Ele ficou impressionado com a cena representada pelos ativistas e é contra o PL 21/2015. “Eu acho errado existir um projeto de lei para tentar mudar uma cultura. A religião africana faz parte da cultura do país, somos descendentes dos africanos. Não fazem nenhuma proposta pra mudar a cultura do gaúcho que se alimenta de churrasco. Quer dizer que contra cultura negra pode, contra a cultura branca que impera na produção de gado não?”, indagou.
‘Oferte amor, não sangue’
O grupo de ativistas em defesa dos animais se autodefine como independentes e veganos (filosofia de vida que não consome animais ou qualquer produto de origem animal). Entre eles estavam uma gaúcha radicada na França e um francês, militantes em campanhas internacionais de Peta (People for the Ethical Treatment of Animals) e Sea Shepherd Conservation Society.
“Oferte amor e não sangue” e “Sacrificar crianças também já foi parte da cultura e tradição” eram as palavras destacadas nos cartazes empunhados por eles durante duas horas de intervenção no Centro de Porto Alegre. Muitos curiosos paravam para ler as frases, tirar fotos ou tentar identificar o que significava o ato. “Não acreditei quando vi. Mas não concordo com esta descaracterização da minha religião”, disse a auxiliar de serviços gerais, Sandra Susete.
‘Idiota’, ‘Sinistro’ e outras interjeições eram feitas por alguns que olhavam e minutos depois saiam do local do protesto.

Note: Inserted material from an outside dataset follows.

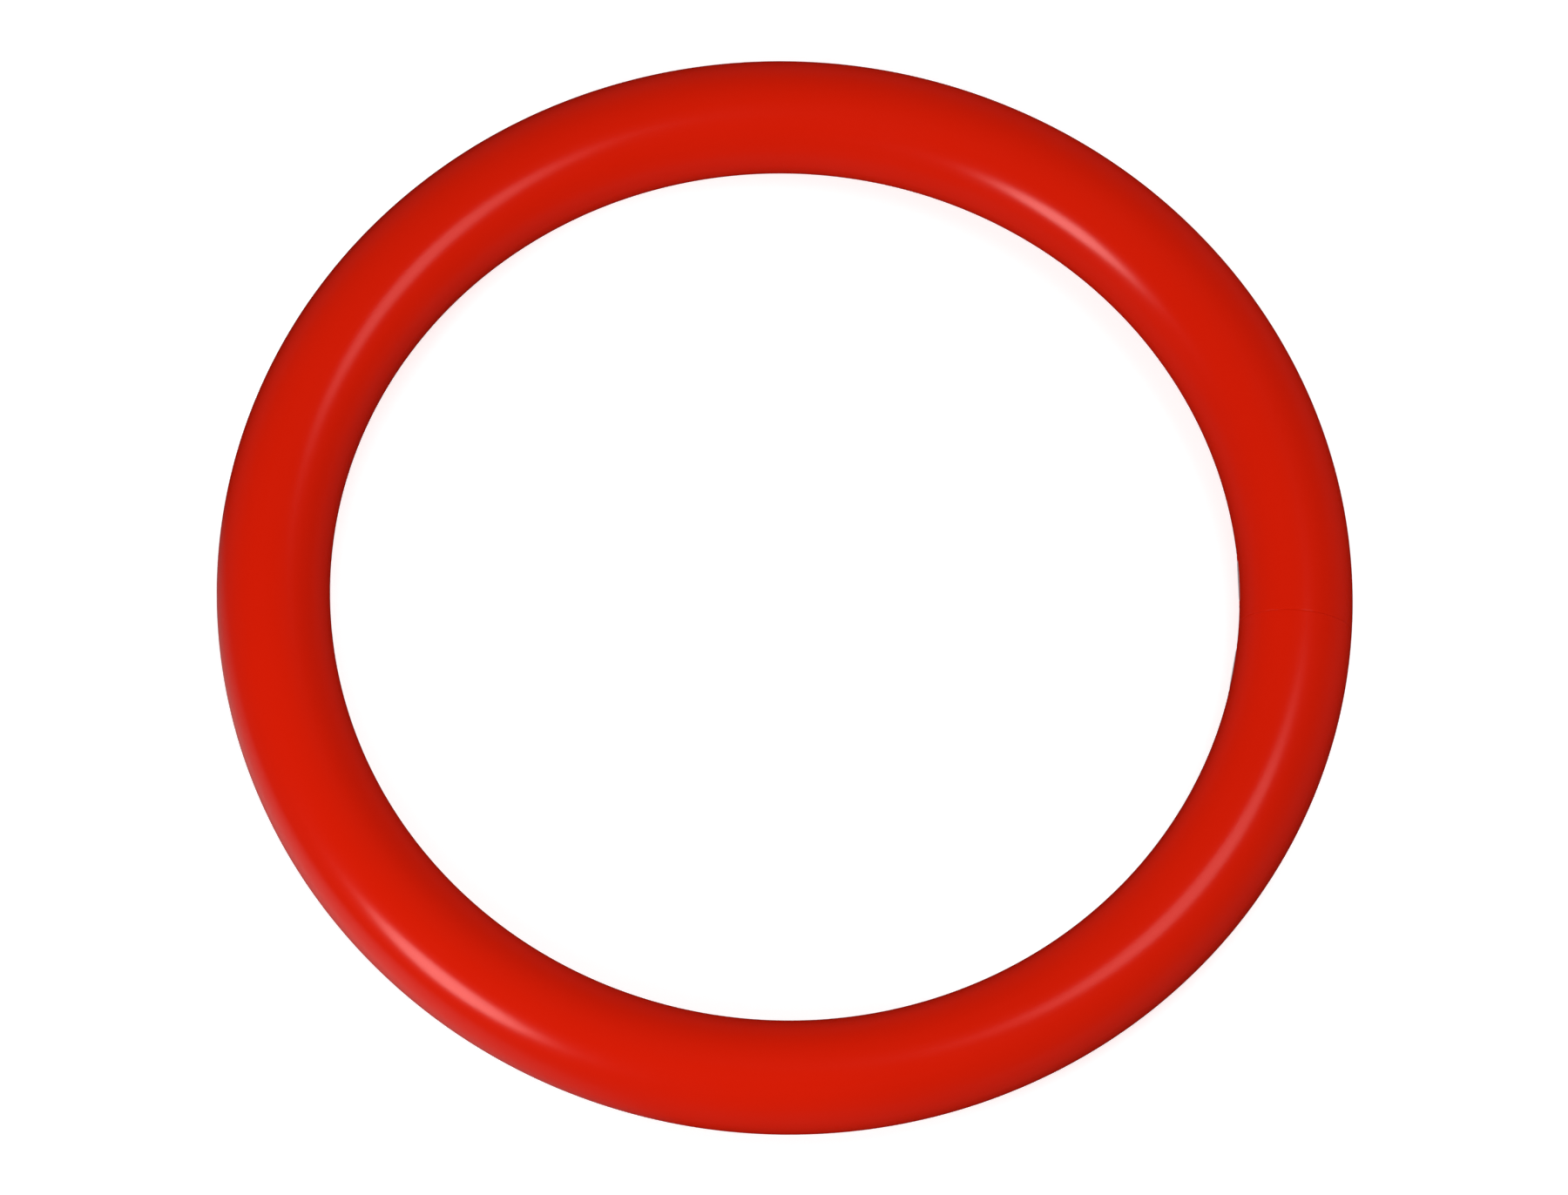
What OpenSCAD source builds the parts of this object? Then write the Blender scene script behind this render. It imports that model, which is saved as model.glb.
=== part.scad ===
// Juggling ring of round section: a hollow plastic tube bent into a circle, its two cut ends
// butted together over a hidden plug that is held by a staple on each side of the seam.
//
// Millimetres. The ring lies flat in the XY plane with its centre at the origin, +Z is its
// axis of symmetry, and the seam faces +X.

/* [Ring] */
// Outside diameter of the ring
ring_od = 240; // [200:1:360]
// Outside diameter of the round tube
tube_od = 24; // [18:0.5:32]
// Wall thickness of the tube
tube_wall = 2; // [1.4:0.1:3]

/* [Seam] */
// Hairline left between the two cut ends of the tube
seam_gap = 0.1; // [0.05:0.05:0.4]
// Bevel on the outer edge of each cut end
end_bevel = 0.2; // [0.1:0.05:0.5]

/* [Joint plug] */
// Length of the plug along the centreline of the tube
plug_length = 46; // [42:1:80]
// Gap all round between the plug and the bore of the tube
plug_clearance = 0.1; // [0.05:0.05:0.3]
// Wall thickness of the hollow plug between its barbs
plug_wall = 1.5; // [1.2:0.1:2.5]
// Length of the plain collar under the seam
collar_length = 5; // [3:0.5:8]
// Number of barbs on each side of the collar
barb_count = 4; // [2:1:4]
// Length of one barb
barb_length = 2.4; // [1.5:0.1:2.6]
// Height of a barb above the core of the plug
barb_height = 0.8; // [0.4:0.1:1.2]
// Length of the tapered nose at each end
nose_length = 4; // [2:0.5:6]
// How much the nose narrows over its length, on the radius
nose_taper = 0.8; // [0.4:0.1:0.9]

/* [Staples] */
// Length of the crown of a staple
crown_length = 10; // [7:0.5:12]
// Length of a leg, from the outside of the crown to its point
leg_length = 6.5; // [5.5:0.5:9]
// Thickness of the flat wire
wire_thickness = 0.6; // [0.4:0.1:0.8]
// Width of the flat wire
wire_width = 1.2; // [0.8:0.1:1.6]
// Outer radius of the bend between the crown and a leg
bend_radius = 1.1; // [0.9:0.1:1.5]
// Length of the chisel point on a leg
point_length = 1.2; // [0.5:0.1:1.5]
// How far the middle of the crown stands proud of the tube
crown_proud = 0.15; // [0:0.05:0.3]
// Distance from the seam to the middle of a staple, along the inside of the ring
staple_offset = 10; // [8:0.5:12]
// Gap all round a driven staple
drive_clearance = 0.02; // [0.01:0.01:0.05]

/* [Hidden] */
$fn = 120;

// Tube: centreline circle, outer and bore radius of the section, radius of the hole in the ring
tube_r = tube_od / 2;
bore_r = tube_r - tube_wall;
centre_r = ring_od / 2 - tube_r;
hole_r = centre_r - tube_r;

// Seam: half of its gap, as an angle round the ring, and how far its cutter reaches past the tube
half_gap_deg = arc_deg(seam_gap / 2, centre_r);
cut_over = 0.5;

// Plug: radius over the collar and the barbs, radius of the core and of its bore, where the
// nose starts, and how deep and how long a barb or a nose is rooted in the core
plug_r = bore_r - plug_clearance;
core_r = plug_r - barb_height;
plug_bore_r = core_r - plug_wall;
nose_start = plug_length / 2 - nose_length;
root_depth = 0.2;
root_length = 1;

// Barbs: distance from one to the next, each in the middle of its share of the core
barb_pitch = (nose_start - collar_length / 2) / barb_count;
barb_start = collar_length / 2 + (barb_pitch - barb_length) / 2;

// Angle round the ring of a length measured along a circle of the given radius
function arc_deg(length, radius) = length / radius * 180 / PI;

// Turns and shifts its children so that their Z axis runs along the tube, at a distance along
// the centreline from the seam
module on_centreline(distance) {
    rotate([0, 0, arc_deg(distance, centre_r)])
        translate([centre_r, 0, 0])
            rotate([-90, 0, 0])
                children();
}

// Sweeps a section, drawn about the origin, along the centreline to each side of the seam
module sweep_from_seam(half_length) {
    half_deg = arc_deg(half_length, centre_r);
    rotate([0, 0, -half_deg])
        rotate_extrude(angle = 2 * half_deg)
            translate([centre_r, 0])
                children();
}

// Cutter for the bevels on both cut ends of the tube, a shallow V round the seam
module seam_bevel() {
    root_half = seam_gap / 2;
    rim_half = root_half + end_bevel + cut_over;
    on_centreline(0)
        rotate_extrude()
            polygon([
                [tube_r - end_bevel, -root_half],
                [tube_r + cut_over, -rim_half],
                [tube_r + cut_over, rim_half],
                [tube_r - end_bevel, root_half]
            ]);
}

// Outline of a block with two rounded corners at its front: it runs from x = front to x = back
// and reaches half_width to each side
module round_fronted(front, back, half_width, corner_r) {
    translate([front + corner_r, -half_width])
        square([back - front - corner_r, 2 * half_width]);
    translate([front, corner_r - half_width])
        square([back - front, 2 * (half_width - corner_r)]);
    for (side = [-1, 1])
        translate([front + corner_r, side * (half_width - corner_r)])
            circle(corner_r);
}

// Staple outline: the crown runs along Y with its outside at x = 0, the legs point to +X and
// end in chisel points, and grow makes the wire thicker all round
module staple_outline(grow) {
    outside = crown_length / 2 + grow;
    inside = crown_length / 2 - wire_thickness - grow;
    tip = leg_length + grow;
    difference() {
        round_fronted(-grow, tip, outside, bend_radius + grow);
        round_fronted(wire_thickness + grow, tip + cut_over, inside, bend_radius - wire_thickness - grow);
        polygon([
            [tip - point_length, -inside],
            [tip, -outside],
            [tip, outside],
            [tip - point_length, inside]
        ]);
    }
}

// Staple in its place on the inside of the ring, side is 1 or -1
module placed_staple(side, grow = 0) {
    width = wire_width + 2 * grow;
    rotate([0, 0, side * arc_deg(staple_offset, hole_r)])
        translate([hole_r - crown_proud, 0, -width / 2])
            linear_extrude(width)
                staple_outline(grow);
}

// The holes that both staples make as they are driven
module staple_holes() {
    for (side = [-1, 1])
        placed_staple(side, drive_clearance);
}

// Round tube bent into a ring, with bevelled cut ends and the holes of the staples
module ring_tube() {
    color([0.81, 0.11, 0.01])
        difference() {
            rotate([0, 0, half_gap_deg])
                rotate_extrude(angle = 360 - 2 * half_gap_deg)
                    translate([centre_r, 0])
                        difference() {
                            circle(tube_r);
                            circle(bore_r);
                        }
            seam_bevel();
            staple_holes();
        }
}

// Barbs and nose on one side of the plug, narrow towards the end that is pushed in first
module plug_barbs() {
    for (i = [0 : barb_count - 1])
        on_centreline(barb_start + i * barb_pitch)
            cylinder(h = barb_length, r1 = plug_r, r2 = core_r - root_depth);
    on_centreline(nose_start)
        rotate_extrude()
            polygon([
                [0, -root_length],
                [core_r - root_depth, -root_length],
                [core_r - root_depth, 0],
                [core_r - nose_taper, nose_length],
                [0, nose_length]
            ]);
}

// Hollow moulded plug with a collar under the seam, barbs along it and a nose at each end
module joint_plug() {
    color([0.93, 0.91, 0.86])
        difference() {
            union() {
                sweep_from_seam(nose_start)
                    circle(core_r);
                sweep_from_seam(collar_length / 2)
                    circle(plug_r);
                for (side = [0, 1])
                    mirror([0, side, 0])
                        plug_barbs();
            }
            sweep_from_seam(plug_length / 2 + cut_over)
                circle(plug_bore_r);
            staple_holes();
        }
}

// Flat-wire staple on the +Y side of the seam
module staple_a() {
    color([0.72, 0.72, 0.74])
        placed_staple(1);
}

// Flat-wire staple on the -Y side of the seam
module staple_b() {
    color([0.72, 0.72, 0.74])
        placed_staple(-1);
}

ring_tube();
joint_plug();
staple_a();
staple_b();
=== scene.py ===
"""Looks of a round-section juggling ring: glossy red tube, hairline seam, two driven staples.

The ring lies flat with its centre at the origin, +Z is its axis and the seam faces +X. Metres
throughout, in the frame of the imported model.
"""

import math

import bpy
import numpy as np
from mathutils import Matrix, Vector


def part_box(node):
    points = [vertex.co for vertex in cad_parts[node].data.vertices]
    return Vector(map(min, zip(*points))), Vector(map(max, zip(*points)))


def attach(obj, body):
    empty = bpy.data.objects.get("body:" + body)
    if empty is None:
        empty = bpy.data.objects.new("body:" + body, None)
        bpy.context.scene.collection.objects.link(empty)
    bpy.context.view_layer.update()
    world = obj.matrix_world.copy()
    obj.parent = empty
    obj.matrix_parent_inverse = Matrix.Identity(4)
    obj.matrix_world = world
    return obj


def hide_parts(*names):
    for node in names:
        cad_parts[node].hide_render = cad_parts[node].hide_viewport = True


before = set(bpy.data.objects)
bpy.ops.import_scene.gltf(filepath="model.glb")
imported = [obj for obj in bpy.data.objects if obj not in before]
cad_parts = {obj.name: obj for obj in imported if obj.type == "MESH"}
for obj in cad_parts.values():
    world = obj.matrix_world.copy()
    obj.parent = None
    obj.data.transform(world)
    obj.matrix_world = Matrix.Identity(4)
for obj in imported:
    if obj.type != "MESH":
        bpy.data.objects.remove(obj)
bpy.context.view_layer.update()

MM = 0.001
FULL_TURN = 2 * math.pi

# ---- Sizes read from the frame ------------------------------------------------------------------


def corners(node):
    """A node's vertices as an array of points."""
    return np.array([v.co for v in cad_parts[node].data.vertices], float)


tube_low, tube_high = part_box("ring_tube")
OUTER_R = np.linalg.norm(corners("ring_tube")[:, :2], axis=1).max()
TUBE_R = min(-tube_low.z, tube_high.z)
CENTRE_R = OUTER_R - TUBE_R
HOLE_R = CENTRE_R - TUBE_R
FLOOR_Z = tube_low.z

# ---- Sizes of the detail ------------------------------------------------------------------------

# Tube: its wall, the line left at the seam and the rounding of each cut end
WALL = 2.0 * MM
SEAM_GAP = 0.002 * MM
LIP_R = 0.09 * MM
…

Alguns chegaram a confundir os manifestantes com cadáveres. “Eles estão mortos?”, perguntou uma mulher muito impactada.
“Estão tentando transformar um ato de proteção aos animais com um ato de intolerância religiosa e não é isso. Eu, por exemplo, sou simpatizante de umbanda, sou filha de Oxum, não tenho preconceito com isso. Mas não é uma questão humana aqui, é o sacrifício de animais. Vidas morrem em nome de um Deus. Somos contra todo tipo de exploração animal”, defende a ativista Luzia Goulart.
“Estão repetindo o que fizeram há 500 anos quando retiraram a identidade do povo que tem nos orixás o único elo com a mãe África. Só o racismo pode ter motivado um projeto que cita apenas os povos de terreiro. Nós não somos religião, somo tradição milenar e ela não tem o direito de ferir este princípio que habita dentro de mim e no meu povo. Mas com a força do orixá, não vai vencer. Seguiremos mobilizados”, diz Mãe Vera Soares.